[begin Provided data]

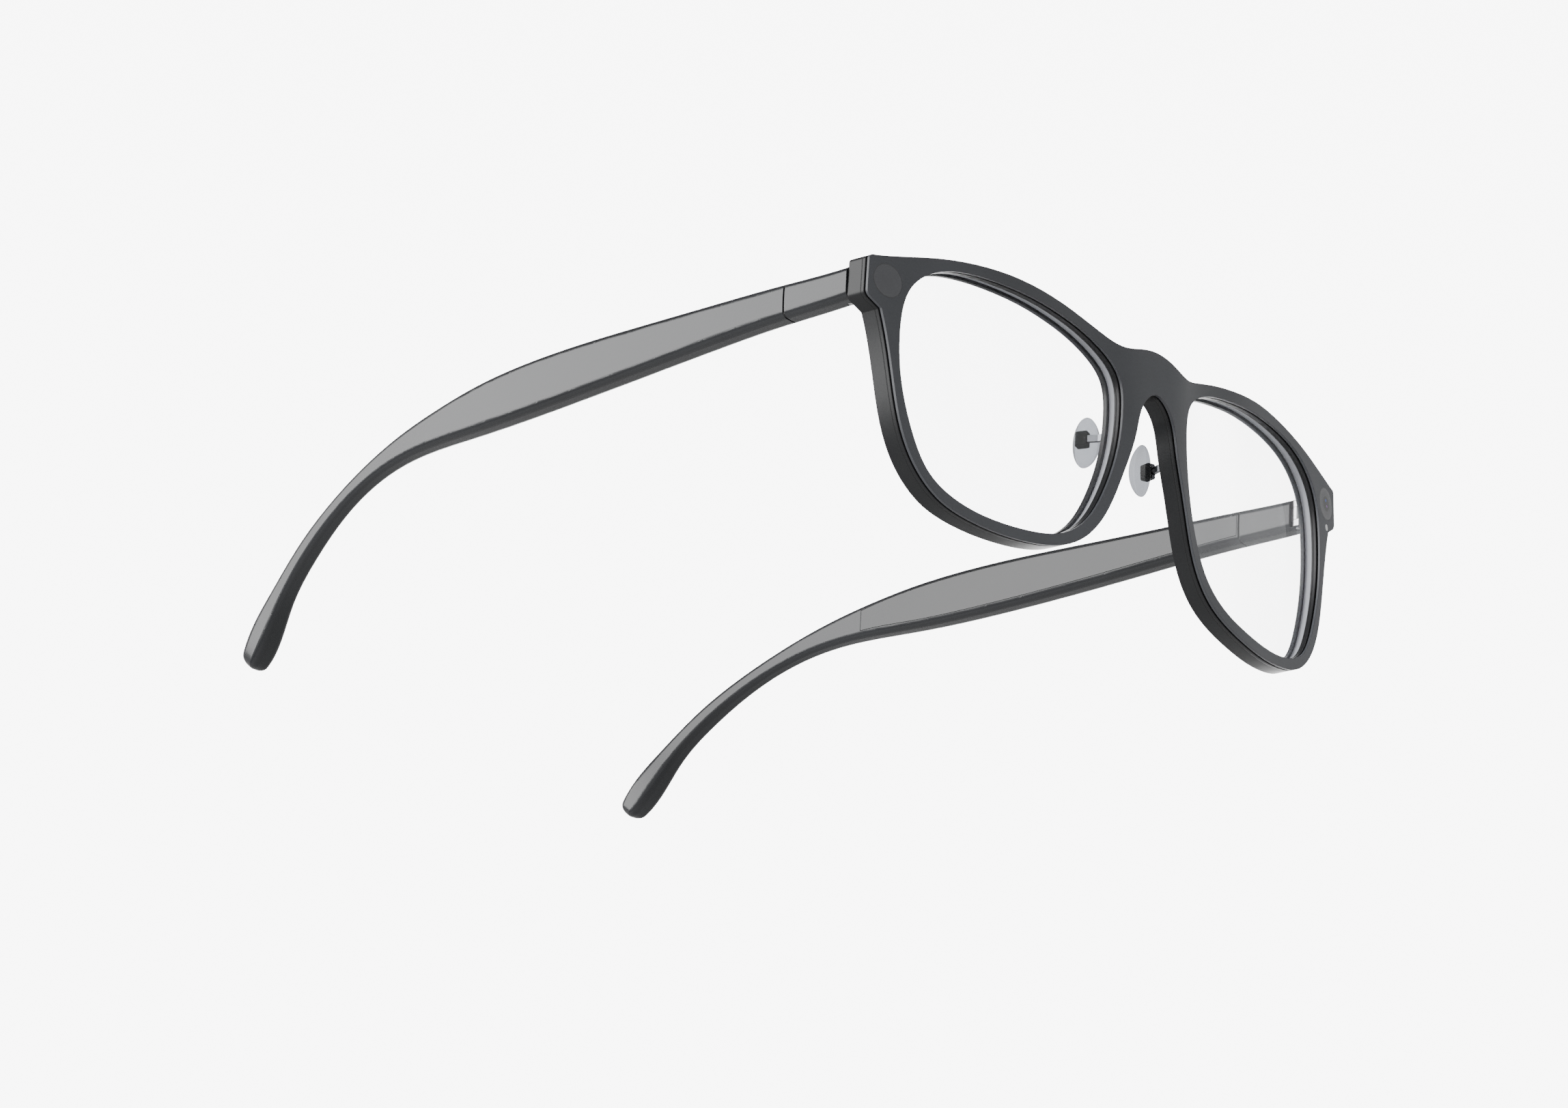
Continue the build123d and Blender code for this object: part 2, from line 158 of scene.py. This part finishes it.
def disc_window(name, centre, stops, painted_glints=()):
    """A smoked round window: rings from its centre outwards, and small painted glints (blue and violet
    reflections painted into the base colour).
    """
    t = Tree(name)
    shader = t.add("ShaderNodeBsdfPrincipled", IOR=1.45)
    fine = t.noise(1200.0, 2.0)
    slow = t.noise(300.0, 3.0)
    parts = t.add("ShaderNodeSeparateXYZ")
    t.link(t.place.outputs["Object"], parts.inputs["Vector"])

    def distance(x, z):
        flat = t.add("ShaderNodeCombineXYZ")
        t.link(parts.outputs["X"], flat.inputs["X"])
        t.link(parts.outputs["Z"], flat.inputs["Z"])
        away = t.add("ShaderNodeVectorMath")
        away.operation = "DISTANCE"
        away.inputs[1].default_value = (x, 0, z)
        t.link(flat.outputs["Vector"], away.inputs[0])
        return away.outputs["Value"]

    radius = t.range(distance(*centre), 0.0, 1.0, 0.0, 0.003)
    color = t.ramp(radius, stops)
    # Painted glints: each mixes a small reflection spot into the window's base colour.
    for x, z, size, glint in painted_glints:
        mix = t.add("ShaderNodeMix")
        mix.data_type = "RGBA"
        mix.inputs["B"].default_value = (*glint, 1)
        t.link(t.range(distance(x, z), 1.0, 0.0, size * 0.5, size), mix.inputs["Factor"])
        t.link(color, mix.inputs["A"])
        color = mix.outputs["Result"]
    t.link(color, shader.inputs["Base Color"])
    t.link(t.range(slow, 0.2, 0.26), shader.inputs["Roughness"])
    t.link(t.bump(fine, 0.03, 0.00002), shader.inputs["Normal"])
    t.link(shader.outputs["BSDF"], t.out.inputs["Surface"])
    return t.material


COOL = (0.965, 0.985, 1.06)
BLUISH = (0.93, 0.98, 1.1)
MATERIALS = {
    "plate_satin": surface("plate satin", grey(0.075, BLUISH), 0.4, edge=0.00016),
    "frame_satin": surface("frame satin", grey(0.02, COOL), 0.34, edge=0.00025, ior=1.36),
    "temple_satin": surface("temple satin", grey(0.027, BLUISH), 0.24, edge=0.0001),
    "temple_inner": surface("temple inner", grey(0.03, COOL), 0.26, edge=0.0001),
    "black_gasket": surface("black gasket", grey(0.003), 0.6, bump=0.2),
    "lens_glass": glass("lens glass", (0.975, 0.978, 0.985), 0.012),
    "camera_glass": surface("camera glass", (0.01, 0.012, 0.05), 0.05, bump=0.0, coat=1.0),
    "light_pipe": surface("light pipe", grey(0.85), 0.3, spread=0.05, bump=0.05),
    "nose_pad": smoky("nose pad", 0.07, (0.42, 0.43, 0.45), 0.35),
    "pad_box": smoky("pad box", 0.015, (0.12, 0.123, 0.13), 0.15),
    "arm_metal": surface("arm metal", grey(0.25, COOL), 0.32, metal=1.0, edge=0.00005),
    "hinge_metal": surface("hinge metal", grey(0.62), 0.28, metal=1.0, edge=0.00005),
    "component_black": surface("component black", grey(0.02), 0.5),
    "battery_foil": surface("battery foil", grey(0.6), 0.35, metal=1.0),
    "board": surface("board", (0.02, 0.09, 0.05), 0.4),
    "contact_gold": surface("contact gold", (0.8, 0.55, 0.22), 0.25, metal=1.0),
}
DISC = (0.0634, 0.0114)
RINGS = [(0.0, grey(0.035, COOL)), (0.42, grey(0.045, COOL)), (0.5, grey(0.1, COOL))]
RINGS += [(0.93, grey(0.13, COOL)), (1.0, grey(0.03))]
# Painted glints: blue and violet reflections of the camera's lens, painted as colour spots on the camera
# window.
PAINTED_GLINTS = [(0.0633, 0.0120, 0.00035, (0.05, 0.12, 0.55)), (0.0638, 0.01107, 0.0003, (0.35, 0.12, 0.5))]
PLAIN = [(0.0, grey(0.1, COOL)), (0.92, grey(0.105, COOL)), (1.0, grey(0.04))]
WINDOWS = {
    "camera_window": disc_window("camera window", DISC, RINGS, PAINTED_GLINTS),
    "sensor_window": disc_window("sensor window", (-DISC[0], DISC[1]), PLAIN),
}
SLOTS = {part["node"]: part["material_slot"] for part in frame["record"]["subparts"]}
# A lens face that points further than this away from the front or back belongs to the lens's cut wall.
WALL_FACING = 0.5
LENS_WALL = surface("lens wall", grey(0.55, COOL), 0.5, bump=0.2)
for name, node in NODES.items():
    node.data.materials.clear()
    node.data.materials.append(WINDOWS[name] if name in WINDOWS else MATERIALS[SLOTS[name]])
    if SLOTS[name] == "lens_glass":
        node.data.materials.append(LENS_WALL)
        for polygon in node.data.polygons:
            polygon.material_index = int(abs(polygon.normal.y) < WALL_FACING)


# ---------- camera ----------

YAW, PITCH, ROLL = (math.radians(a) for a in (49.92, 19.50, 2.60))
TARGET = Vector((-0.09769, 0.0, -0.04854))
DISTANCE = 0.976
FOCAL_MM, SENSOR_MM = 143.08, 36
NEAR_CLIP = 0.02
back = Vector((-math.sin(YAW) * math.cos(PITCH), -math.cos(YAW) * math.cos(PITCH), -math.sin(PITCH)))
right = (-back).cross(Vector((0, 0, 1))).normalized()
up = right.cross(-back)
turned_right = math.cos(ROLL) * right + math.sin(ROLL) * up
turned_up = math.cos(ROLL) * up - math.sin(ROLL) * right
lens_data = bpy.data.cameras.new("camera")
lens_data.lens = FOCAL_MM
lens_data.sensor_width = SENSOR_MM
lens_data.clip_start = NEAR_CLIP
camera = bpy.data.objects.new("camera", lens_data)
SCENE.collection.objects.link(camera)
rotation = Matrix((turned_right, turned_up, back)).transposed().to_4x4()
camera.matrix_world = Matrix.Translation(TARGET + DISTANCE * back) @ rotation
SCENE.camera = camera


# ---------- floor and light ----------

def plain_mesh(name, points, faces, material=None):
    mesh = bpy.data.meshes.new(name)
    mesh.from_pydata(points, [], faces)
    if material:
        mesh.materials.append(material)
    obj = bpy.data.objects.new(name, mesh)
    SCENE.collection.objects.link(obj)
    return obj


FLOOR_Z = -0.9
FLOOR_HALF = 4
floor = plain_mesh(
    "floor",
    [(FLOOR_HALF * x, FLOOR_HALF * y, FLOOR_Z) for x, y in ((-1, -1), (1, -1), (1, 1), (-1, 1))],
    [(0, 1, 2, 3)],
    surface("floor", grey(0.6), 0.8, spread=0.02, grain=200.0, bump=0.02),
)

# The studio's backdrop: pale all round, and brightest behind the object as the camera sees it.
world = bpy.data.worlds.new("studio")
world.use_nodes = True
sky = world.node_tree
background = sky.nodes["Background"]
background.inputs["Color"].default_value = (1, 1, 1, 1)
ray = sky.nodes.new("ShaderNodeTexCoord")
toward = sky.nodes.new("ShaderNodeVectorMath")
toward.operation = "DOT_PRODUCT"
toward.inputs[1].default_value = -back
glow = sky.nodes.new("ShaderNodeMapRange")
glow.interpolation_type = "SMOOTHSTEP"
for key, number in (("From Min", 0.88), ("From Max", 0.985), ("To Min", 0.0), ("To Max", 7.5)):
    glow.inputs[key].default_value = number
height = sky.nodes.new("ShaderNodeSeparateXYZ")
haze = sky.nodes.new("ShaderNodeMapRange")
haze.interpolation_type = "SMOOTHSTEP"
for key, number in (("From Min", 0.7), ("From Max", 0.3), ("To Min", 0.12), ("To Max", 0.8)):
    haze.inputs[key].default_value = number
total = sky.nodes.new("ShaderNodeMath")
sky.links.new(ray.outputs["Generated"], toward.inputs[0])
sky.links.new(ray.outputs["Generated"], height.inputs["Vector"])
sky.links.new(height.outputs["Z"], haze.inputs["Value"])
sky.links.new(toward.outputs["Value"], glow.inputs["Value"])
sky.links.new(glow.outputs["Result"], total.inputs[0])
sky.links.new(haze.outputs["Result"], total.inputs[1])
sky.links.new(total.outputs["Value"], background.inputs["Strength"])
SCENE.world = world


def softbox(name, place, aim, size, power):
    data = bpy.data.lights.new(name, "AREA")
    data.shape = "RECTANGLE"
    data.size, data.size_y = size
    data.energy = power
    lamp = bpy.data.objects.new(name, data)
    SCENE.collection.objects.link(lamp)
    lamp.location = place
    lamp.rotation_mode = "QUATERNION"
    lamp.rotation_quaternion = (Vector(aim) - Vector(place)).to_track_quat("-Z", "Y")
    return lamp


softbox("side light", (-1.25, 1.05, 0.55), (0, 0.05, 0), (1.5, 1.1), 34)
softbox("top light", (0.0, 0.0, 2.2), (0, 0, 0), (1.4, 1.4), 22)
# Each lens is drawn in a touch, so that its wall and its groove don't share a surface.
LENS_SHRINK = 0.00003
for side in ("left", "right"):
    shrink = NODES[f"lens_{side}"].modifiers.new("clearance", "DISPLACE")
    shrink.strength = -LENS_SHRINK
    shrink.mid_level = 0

[end Provided data]

## Task to carry out
Return every line above in which the string "this" occurs.

## Correct answer
Continue the build123d and Blender code for this object: part 2, from line 158 of scene.py. This part finishes it.
# A lens face that points further than this away from the front or back belongs to the lens's cut wall.